Boso’s attempt originally passed 20-14, but after Sen. Corey Palumbo, D-Kanawha, then challenged the entire amendment, which included a property tax increase, Senate President Mitch Carmichael, R-Jackson, ruled that the change to the amendment was “not germane” to HB 2561, and Boso withdrew it.

SB 621 said that “after a county board of education provides written notice to the state board that it has taken official action to begin the process of closing or consolidating a school or schools,” any changes to rules regarding school construction, consolidation or closing “shall not be applicable to the school closing or consolidation project described in the county board’s notification.”

In a 53-46 vote with Delegate Frank Deem, R-Wood, the only delegate not voting, the House approved an amendment that erased the word “not” that’s between “shall” and “be” in that aforementioned sentence.

House Education Committee Chairman Paul Espinosa, R-Jefferson, and the top GOP leaders of the Republican-controlled House voted against the amendment.

On Thursday, SB 621 passed 66-32, with Delegates Michael Folk, R-Berkeley, and John Williams, D-Monongalia, not voting.

Delegate Dana Lynch, a Webster County Democrat whose district includes the Nicholas County city of Richwood, proposed the amendment.

In arguing for the amendment, Lynch and other delegates brought up the situation in Richwood, which was wrecked by the June 2016 flood. The Nicholas County school board now plans to consolidate Richwood’s middle and high schools, which closed following the flood, into a consolidated campus near Summersville, rather than rebuilding them near Richwood.

The bill attracted criticism because it could protect that consolidation plan. The state school board has not yet approved the plan, as it is required to do.

Boso’s engineering consulting firm, G.L. Boso & Associates Inc., has received $126,400 from the Nicholas school board for past projects, according to Nicholas school system administrators. Boso said that amount was paid over about eight to 10 years.

Boso said his firm is also part of two design teams that are vying to work on the board’s proposed consolidated campus, and he’s also performing current work for the Nicholas school system.

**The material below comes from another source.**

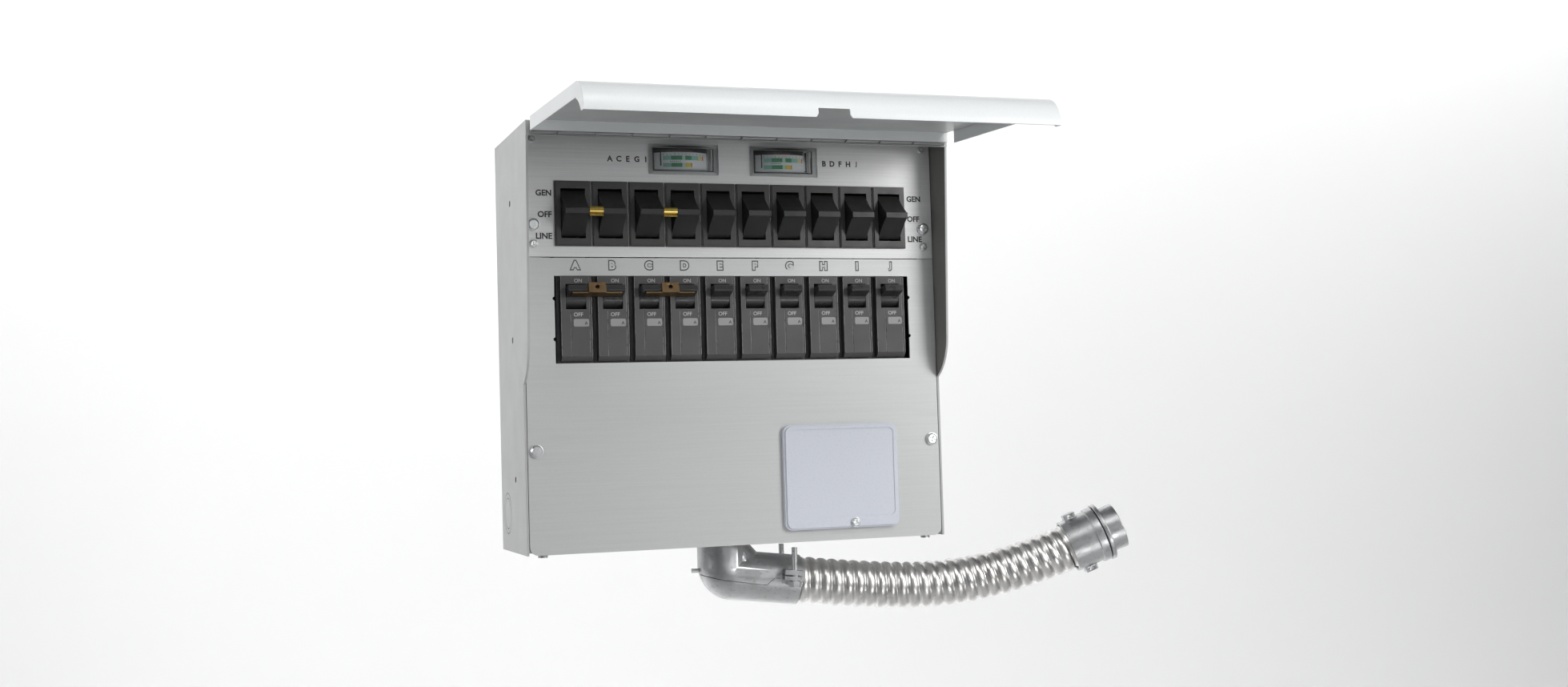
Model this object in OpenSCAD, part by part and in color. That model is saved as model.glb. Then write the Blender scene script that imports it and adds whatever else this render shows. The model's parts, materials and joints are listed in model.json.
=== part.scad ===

But he said the bill wasn’t about personal financial gain, but “to assure the integrity of process that’s laid out within the [state] Constitution, the laws of the state of West Virginia, and the rules that are promulgated as provided for in the state code.”

Boso’s proposed change Thursday afternoon to a proposed amendment to HB 2561 would’ve added language saying “Changes to a comprehensive education facility plan shall be based on the applicable rules and policies of the State Board of Education in effect at the time changes to the comprehensive education facility plan are considered by the local board of education.”

“This just simply makes a quick change … it just adds a simple clause that simply says,” Boso said on the Senate floor before reading his proposed alteration.

“The purpose of this is just simply to say that once the counties regardless of who they are and what the process is, whatever is defined at that time, that’s the process that applies,” Boso said.

“Senator, you described your amendment pretty quickly there,” said Sen. Ronald Miller, D-Greenbrier. “Is this not 621?”

Boso said yes. Miller said he received a “tremendous number of emails on 621,” mostly from Boso’s district, that kept “raising questions.” Sen. Mike Woelfel, D-Cabell, also said he’d been getting a lot of emails from Boso’s district.